#### DO THIS:
Look over the lines below. Report each one that includes the string "bodies".

#### INFORMATION PROVIDED:
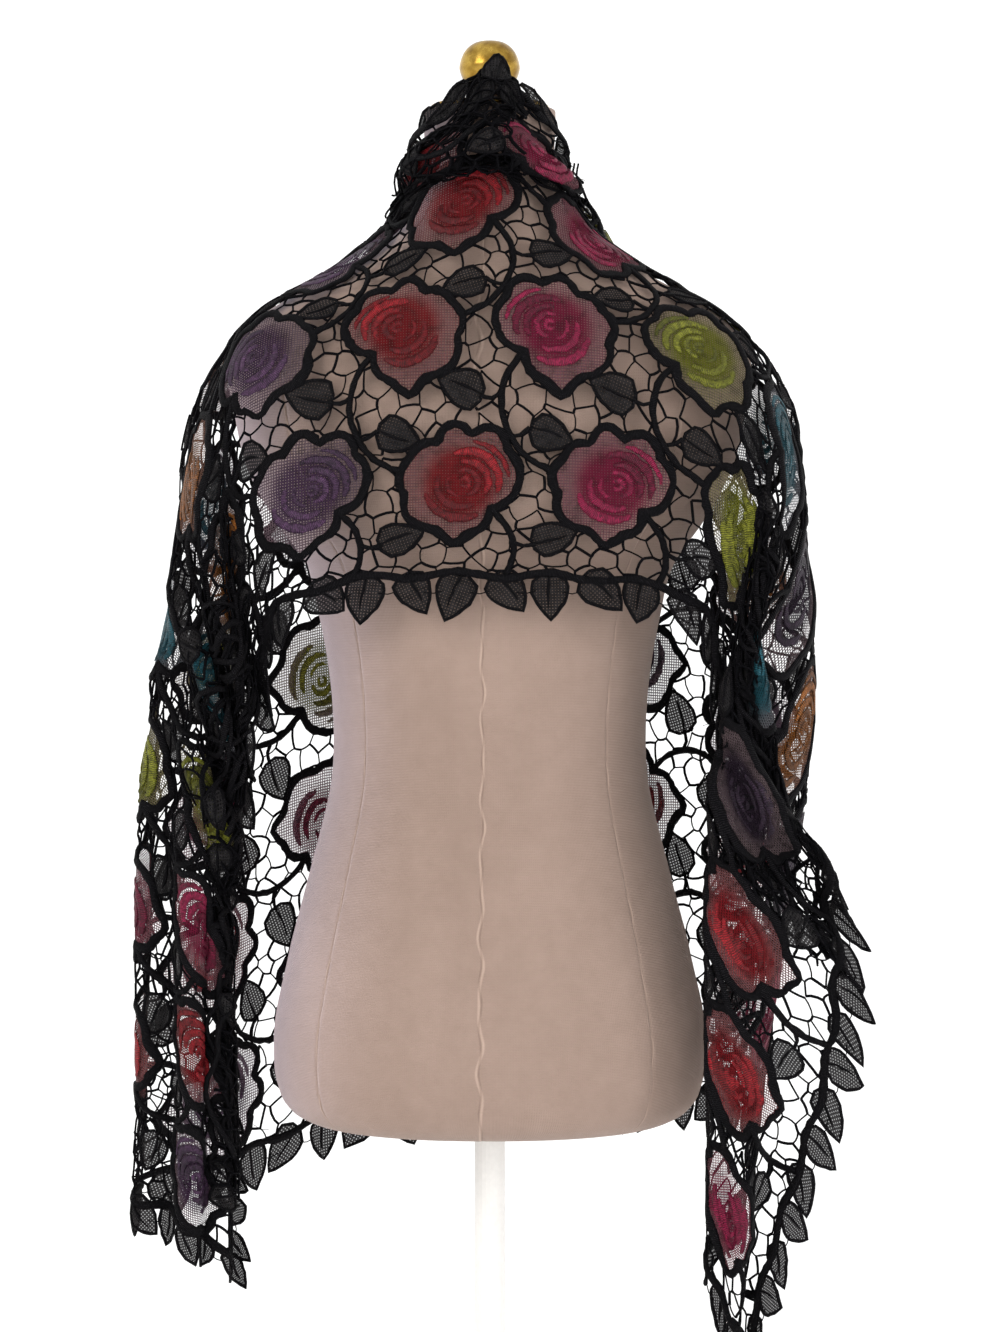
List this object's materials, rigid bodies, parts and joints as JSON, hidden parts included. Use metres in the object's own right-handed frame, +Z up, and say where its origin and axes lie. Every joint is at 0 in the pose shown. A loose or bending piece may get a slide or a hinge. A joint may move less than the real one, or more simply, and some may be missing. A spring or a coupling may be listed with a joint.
{
  "type": "lace mantilla on a dress form",
  "caption": "Black lace mantilla with rows of coloured roses, draped over the neck knob and shoulders of a limbless dress form on a counter stand.",
  "frame": {"origin": "centre of the stand base's underside", "axes": "+Z up, +X to the right as seen from behind the form, -Y towards the form's back, which the picture shows"},
  "size_m": [0.5594, 0.305, 1.1376],
  "materials": {
    "black_lace": "matt corded thread",
    "form_jersey": "matt knitted jersey",
    "brass": "polished",
    "stand_paint": "satin off-white"
  },
  "bodies": {
    "root": {"lace_back": "black_lace", "lace_left_fall": "black_lace", "lace_left_end": "black_lace", "lace_right_fall": "black_lace", "lace_right_end": "black_lace", "form_body": "form_jersey", "neck_cap": "brass", "neck_knob": "brass", "stand_pole": "stand_paint", "stand_base": "stand_paint"}
  },
  "joints": []
}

#### EXERCISE OUTPUT:
List this object's materials, rigid bodies, parts and joints as JSON, hidden parts included. Use metres in the object's own right-handed frame, +Z up, and say where its origin and axes lie. Every joint is at 0 in the pose shown. A loose or bending piece may get a slide or a hinge. A joint may move less than the real one, or more simply, and some may be missing. A spring or a coupling may be listed with a joint.
  "bodies": {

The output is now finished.